The Usual Rules Setting

Where It All Goes Down

Coast to Coast

New York, New York

The book opens up in Wendy's hometown of New York, New York—which is the kind of place singers sing about and directors film movies about. It's full of bustling people, cultural events, and busy subways. Wendy is used to this New York and comfortable here… but then 9/11 happens and the whole landscape changes. Suddenly, people are running around frantically and the subways are shut down. And worst of all, the New York skyline doesn't look the same anymore—the building where Wendy's mother worked is completely gone:

Wendy walked another block. From somewhere in a high-up window she could hear the same Madonna song that had been playing everywhere. From someplace else, the national anthem. A siren wailed. She turned another corner.

At first she couldn't understand what the shape was, spiking up into the night sky against the blue glare of the searchlights […] The giant finger was the base of her mother's building. Not the whole of it, but parts of a steel arch, twisted and broken off. Two stories high, maybe more. The only part left you could recognize. Only where the plaza used to be, where just last week Louie had practiced his skipping, there was nothing but a mountain of metal and dust. (3.278-280)

In the space of one morning, the New York Wendy knows and calls home is completely changed—and so is her life. The rubble in the place where the World Trade Center used to be is like the place in Wendy's family that her mother used to occupy: barren and destroyed.

Davis, California

When Wendy's thought about Garrett living in California in the past, she's always thought of him living somewhere woodsy and quaint—a place completely different from her home in New York City. Maybe that's why she wants to visit him so much: She thinks she will feel like she's in a completely foreign land. But the reality doesn't live up to her expectations when she comes to the little town of Davis, where Garrett lives:

When she pictured him in California, she'd imagined a little cabin off in the middle of a field, facing out at the ocean, with a sleeping loft and plants in macrame holders and crystals hanging in the window—like a picture she'd seen of a place where her parents had lived in upstate New York one summer when she was a baby. She imagined artworks all around, and the smell of incense and baking bread. But he lived in a regular house, with neighbors on both sides, and a couple of shrubs in front and a cement walkway leading up to the door. (13.2)
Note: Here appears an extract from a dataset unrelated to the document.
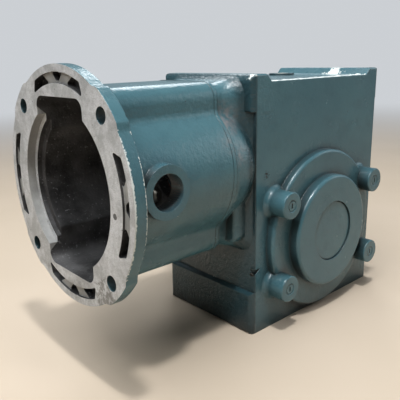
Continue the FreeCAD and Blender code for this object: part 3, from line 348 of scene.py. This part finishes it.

In fact, Davis seems perfectly mundane and suburban. But even so, the change in scenery lets Wendy live out her life without having to explain what happened to her mother all the time. Even though Davis looks like many other places Wendy has been to, it's different because none of the people here know her, so they won't feel sorry for her or talk about how tragic she is behind her back. In the end, it's not what the place looks like that matters; it's how Wendy feels there. And she feels like a whole new person while she's living with Garrett.